• [Records for this exercise]:
###

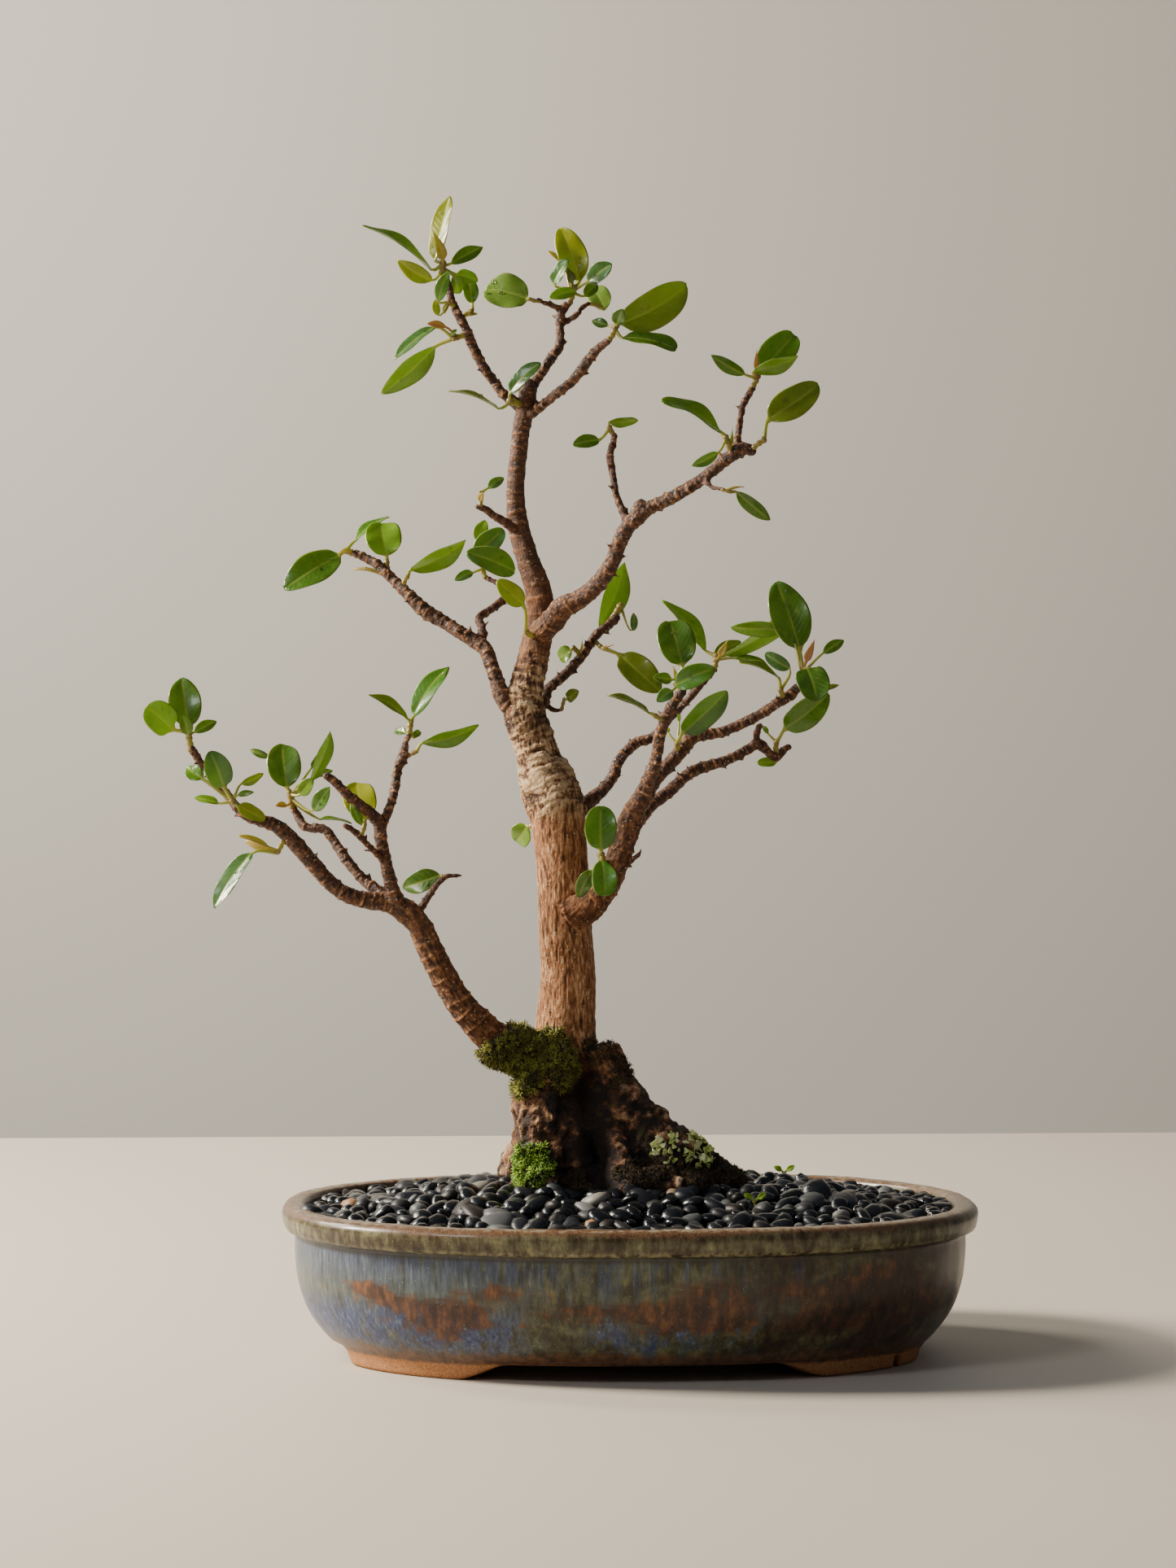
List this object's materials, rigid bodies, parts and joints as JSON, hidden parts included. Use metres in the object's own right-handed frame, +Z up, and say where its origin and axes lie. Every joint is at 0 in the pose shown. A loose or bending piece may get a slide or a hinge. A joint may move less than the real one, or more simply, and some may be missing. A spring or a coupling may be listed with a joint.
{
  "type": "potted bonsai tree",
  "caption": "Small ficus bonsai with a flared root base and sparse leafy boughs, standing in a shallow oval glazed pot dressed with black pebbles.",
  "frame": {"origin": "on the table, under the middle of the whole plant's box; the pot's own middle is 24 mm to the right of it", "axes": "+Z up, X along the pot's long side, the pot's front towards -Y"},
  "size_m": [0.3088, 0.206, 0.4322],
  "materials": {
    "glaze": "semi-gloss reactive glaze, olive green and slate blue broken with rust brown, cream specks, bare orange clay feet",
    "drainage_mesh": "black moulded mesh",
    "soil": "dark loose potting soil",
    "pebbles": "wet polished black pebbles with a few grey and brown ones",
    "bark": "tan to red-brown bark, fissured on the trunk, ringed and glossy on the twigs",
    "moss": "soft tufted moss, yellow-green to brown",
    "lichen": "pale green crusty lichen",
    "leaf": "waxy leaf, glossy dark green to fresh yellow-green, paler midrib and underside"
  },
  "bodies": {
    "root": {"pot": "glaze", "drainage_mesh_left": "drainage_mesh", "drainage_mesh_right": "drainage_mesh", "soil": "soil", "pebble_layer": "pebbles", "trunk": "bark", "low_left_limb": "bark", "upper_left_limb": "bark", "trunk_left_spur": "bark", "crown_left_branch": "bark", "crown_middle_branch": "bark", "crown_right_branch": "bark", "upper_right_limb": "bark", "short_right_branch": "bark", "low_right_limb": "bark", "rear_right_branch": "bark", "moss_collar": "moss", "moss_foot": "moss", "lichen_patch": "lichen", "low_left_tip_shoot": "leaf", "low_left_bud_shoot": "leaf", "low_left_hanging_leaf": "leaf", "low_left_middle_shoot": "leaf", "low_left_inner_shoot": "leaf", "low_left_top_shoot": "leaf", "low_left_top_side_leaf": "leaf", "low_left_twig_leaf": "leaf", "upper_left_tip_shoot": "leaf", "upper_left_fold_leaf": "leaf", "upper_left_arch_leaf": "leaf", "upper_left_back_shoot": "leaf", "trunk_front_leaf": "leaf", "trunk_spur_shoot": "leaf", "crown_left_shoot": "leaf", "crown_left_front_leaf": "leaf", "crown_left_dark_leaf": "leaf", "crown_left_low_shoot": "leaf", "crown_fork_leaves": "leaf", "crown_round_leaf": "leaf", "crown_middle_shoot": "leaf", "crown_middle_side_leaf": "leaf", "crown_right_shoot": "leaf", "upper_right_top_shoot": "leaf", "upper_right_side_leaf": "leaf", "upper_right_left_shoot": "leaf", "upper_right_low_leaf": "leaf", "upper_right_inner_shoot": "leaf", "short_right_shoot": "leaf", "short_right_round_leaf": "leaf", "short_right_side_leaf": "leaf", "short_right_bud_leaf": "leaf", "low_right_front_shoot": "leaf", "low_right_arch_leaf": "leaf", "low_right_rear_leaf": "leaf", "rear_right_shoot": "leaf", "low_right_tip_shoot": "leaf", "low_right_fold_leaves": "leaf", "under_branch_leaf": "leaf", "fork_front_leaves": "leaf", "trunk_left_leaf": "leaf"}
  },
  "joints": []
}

###

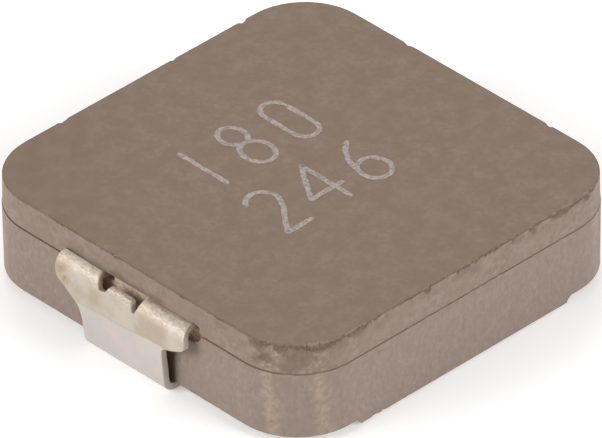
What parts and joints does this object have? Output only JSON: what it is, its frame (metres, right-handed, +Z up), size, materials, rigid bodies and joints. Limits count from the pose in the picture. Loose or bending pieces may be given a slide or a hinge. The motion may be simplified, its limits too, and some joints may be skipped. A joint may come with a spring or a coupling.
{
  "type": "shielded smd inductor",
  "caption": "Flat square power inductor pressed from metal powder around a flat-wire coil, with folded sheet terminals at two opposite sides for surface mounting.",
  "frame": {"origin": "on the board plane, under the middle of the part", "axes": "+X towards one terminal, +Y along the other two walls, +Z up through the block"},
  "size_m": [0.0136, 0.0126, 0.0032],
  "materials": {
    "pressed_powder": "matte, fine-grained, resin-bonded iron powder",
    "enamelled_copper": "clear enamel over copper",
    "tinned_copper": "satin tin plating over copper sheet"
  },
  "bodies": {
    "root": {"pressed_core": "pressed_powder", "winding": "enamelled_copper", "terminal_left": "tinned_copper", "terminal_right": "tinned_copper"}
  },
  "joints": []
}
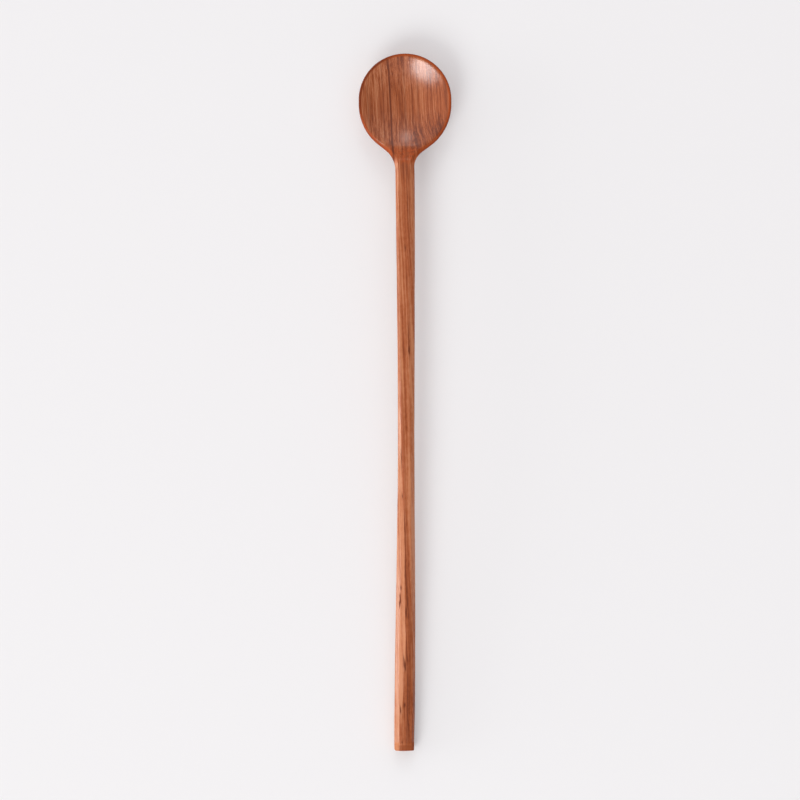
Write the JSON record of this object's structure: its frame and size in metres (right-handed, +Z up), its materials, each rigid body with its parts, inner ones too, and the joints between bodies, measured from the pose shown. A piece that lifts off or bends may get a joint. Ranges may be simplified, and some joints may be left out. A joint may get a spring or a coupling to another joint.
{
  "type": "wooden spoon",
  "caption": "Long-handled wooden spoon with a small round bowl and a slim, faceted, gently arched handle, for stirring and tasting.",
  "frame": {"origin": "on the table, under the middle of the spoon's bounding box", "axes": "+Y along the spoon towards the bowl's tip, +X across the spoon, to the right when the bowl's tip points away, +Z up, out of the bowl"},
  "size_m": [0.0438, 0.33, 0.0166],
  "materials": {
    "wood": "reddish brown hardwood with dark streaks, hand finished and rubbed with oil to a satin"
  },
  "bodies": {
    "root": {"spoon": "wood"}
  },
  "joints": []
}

###

• [What you will do]: All lines above containing the string "ones" are to be collected.

• [Completed exercise]:
    "pebbles": "wet polished black pebbles with a few grey and brown ones",
Write the JSON record of this object's structure: its frame and size in metres (right-handed, +Z up), its materials, each rigid body with its parts, inner ones too, and the joints between bodies, measured from the pose shown. A piece that lifts off or bends may get a joint. Ranges may be simplified, and some joints may be left out. A joint may get a spring or a coupling to another joint.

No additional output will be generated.